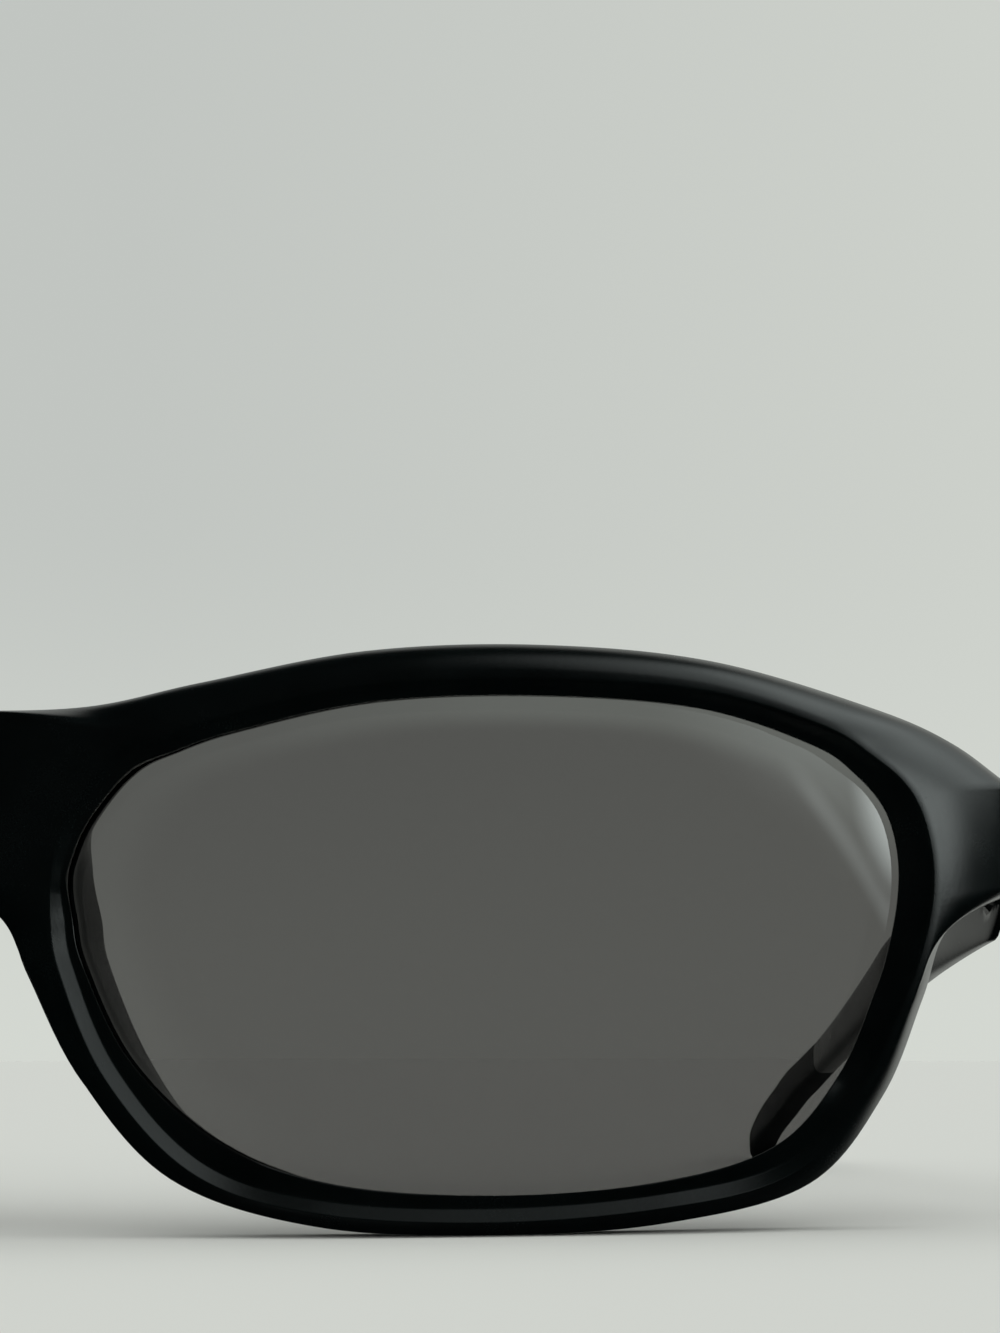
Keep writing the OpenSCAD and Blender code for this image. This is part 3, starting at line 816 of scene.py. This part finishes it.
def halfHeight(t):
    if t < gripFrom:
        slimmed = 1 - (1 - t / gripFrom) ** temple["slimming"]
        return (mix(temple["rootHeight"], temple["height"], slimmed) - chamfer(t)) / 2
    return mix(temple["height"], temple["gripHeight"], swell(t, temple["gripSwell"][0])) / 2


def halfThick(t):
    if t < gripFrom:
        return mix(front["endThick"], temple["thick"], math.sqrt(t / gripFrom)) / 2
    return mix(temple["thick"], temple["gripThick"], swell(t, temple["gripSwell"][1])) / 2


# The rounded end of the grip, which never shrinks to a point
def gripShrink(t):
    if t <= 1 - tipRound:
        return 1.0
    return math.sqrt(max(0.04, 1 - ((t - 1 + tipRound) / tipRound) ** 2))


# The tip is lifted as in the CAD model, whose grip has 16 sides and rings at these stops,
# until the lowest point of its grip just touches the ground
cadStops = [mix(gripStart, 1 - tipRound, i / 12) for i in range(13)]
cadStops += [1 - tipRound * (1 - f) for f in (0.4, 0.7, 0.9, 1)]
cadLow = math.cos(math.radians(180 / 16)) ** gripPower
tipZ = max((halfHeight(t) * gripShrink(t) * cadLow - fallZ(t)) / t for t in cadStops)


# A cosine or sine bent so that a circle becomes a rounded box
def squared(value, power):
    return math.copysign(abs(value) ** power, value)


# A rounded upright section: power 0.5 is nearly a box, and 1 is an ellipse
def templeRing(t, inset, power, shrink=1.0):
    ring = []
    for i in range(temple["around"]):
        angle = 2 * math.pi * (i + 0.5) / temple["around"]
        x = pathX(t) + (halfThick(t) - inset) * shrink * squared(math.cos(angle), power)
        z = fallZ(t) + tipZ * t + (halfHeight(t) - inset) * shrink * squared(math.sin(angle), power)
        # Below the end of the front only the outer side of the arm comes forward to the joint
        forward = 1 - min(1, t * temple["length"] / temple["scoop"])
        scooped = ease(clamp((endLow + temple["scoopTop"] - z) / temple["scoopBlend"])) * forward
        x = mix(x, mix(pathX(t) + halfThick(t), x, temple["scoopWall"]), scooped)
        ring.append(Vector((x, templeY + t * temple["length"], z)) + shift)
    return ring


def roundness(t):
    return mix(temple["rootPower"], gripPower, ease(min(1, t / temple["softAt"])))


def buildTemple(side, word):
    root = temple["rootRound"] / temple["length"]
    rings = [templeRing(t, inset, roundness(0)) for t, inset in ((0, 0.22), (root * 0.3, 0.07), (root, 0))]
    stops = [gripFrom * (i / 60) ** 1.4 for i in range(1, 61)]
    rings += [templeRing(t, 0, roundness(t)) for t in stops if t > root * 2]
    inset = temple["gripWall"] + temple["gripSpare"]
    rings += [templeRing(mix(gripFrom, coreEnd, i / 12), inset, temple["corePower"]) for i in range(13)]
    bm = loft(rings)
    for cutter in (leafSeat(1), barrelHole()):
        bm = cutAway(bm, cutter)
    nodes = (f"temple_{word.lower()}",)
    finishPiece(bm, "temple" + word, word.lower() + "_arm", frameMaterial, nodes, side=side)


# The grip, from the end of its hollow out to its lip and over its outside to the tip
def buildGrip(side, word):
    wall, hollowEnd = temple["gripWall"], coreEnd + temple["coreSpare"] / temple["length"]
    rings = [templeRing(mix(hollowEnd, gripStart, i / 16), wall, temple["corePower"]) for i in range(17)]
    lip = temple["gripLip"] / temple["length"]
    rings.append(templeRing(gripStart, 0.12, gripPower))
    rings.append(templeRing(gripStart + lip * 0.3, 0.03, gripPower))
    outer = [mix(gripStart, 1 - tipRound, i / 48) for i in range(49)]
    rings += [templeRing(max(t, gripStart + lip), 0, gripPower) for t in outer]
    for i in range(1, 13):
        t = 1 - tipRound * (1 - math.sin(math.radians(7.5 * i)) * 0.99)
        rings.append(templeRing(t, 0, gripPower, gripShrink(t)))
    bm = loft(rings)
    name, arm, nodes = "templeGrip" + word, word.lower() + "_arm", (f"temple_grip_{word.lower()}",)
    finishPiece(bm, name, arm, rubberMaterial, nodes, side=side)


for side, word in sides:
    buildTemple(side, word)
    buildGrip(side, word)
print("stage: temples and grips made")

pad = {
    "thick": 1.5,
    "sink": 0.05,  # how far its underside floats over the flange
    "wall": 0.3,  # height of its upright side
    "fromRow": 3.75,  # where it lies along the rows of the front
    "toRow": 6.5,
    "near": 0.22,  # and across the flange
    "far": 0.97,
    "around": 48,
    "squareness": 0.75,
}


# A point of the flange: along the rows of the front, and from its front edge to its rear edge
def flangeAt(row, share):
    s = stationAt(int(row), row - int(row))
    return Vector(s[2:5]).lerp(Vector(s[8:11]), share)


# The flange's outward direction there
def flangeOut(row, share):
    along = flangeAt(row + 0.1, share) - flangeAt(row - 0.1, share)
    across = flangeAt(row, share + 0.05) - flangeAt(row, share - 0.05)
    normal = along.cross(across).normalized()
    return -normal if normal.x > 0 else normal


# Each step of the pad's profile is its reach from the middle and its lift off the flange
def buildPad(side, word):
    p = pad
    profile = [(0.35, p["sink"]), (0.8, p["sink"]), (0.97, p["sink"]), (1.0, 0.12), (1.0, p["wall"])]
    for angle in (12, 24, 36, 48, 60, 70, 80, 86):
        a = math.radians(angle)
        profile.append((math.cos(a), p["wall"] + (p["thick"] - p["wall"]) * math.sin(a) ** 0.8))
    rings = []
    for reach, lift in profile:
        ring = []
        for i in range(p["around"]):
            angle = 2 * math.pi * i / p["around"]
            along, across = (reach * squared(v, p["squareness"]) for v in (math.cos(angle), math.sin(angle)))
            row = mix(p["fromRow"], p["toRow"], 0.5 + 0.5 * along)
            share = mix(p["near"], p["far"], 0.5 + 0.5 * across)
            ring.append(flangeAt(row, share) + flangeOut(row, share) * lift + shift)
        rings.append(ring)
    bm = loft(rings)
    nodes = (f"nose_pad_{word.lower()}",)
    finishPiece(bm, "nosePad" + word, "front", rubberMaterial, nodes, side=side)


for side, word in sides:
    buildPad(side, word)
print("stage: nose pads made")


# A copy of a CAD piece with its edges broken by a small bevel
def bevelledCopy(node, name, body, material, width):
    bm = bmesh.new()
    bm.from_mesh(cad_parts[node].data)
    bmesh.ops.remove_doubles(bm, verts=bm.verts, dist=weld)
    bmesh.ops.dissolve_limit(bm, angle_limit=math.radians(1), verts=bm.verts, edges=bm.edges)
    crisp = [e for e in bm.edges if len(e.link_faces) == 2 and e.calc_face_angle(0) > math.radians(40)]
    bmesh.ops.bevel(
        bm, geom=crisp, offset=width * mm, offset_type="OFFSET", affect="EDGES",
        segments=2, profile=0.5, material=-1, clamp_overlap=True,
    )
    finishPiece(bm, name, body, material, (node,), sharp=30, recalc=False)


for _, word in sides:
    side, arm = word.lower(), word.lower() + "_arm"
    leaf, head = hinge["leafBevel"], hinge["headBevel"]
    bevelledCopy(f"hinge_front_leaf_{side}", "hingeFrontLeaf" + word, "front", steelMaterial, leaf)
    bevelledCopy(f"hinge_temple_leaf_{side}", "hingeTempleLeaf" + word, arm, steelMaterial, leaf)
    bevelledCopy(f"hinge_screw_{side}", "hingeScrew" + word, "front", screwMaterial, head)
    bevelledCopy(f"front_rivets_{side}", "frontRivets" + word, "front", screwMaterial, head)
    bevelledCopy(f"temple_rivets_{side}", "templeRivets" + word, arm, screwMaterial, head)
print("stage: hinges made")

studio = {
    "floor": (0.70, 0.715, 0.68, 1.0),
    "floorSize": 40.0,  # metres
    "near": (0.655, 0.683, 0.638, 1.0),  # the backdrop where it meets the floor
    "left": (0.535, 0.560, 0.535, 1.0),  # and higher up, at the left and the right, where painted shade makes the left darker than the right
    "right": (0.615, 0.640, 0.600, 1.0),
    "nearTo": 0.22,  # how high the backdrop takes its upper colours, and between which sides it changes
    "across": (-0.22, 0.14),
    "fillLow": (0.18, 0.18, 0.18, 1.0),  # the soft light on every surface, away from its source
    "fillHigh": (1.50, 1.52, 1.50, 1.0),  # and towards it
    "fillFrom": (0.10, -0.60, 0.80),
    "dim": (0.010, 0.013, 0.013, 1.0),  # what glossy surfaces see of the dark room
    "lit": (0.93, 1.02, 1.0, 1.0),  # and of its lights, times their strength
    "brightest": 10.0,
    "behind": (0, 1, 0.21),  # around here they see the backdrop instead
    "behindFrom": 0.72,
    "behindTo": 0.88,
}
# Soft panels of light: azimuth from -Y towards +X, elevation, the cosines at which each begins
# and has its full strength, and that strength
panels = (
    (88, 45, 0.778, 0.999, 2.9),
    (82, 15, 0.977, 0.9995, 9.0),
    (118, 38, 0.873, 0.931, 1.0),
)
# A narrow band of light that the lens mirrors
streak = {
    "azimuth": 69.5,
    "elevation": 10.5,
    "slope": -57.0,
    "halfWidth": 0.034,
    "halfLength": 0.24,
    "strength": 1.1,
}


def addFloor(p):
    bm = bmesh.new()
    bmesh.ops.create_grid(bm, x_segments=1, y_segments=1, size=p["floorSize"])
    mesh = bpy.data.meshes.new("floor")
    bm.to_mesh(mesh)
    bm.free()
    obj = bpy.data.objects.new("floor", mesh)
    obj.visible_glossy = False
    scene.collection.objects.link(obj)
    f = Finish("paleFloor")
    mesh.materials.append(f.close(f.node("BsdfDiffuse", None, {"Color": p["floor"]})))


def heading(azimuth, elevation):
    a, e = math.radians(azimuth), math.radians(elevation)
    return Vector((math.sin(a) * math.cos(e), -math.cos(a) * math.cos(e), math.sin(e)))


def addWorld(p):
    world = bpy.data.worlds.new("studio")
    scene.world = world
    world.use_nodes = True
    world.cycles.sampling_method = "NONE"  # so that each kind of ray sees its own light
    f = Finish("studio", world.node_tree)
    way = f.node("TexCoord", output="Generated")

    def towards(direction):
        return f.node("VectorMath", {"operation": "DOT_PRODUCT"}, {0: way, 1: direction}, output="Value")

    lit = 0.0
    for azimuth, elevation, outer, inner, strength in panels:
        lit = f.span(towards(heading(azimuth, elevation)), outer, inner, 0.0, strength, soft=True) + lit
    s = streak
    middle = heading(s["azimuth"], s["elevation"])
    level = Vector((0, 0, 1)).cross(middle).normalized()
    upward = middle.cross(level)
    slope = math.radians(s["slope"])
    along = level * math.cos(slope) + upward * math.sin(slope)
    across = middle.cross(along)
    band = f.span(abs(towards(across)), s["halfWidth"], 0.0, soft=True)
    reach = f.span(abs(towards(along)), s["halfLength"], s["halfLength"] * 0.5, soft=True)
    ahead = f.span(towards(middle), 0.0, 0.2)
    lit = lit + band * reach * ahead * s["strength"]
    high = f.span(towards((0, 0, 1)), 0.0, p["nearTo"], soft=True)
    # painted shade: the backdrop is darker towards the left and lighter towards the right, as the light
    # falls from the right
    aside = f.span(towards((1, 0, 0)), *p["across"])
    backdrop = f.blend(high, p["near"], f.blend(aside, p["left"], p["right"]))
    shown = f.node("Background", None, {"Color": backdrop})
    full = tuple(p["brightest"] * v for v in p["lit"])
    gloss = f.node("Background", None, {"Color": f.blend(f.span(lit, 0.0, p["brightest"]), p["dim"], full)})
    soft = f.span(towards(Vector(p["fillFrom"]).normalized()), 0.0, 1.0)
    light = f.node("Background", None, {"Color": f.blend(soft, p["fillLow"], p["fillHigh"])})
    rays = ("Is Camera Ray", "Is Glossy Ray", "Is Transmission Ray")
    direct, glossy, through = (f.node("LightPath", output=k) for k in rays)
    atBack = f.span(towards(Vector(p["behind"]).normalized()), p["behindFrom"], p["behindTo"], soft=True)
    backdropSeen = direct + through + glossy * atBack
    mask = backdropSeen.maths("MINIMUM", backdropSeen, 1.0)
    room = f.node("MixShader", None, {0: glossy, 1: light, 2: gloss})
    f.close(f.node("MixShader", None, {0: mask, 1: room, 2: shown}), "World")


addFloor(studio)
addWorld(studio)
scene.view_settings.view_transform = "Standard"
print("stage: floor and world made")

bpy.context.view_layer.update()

----------------------------------------

## Aim
Pull out every line above that holds the word "scene".

## Reply
Keep writing the OpenSCAD and Blender code for this image. This is part 3, starting at line 816 of scene.py. This part finishes it.
    scene.collection.objects.link(obj)
    scene.world = world
scene.view_settings.view_transform = "Standard"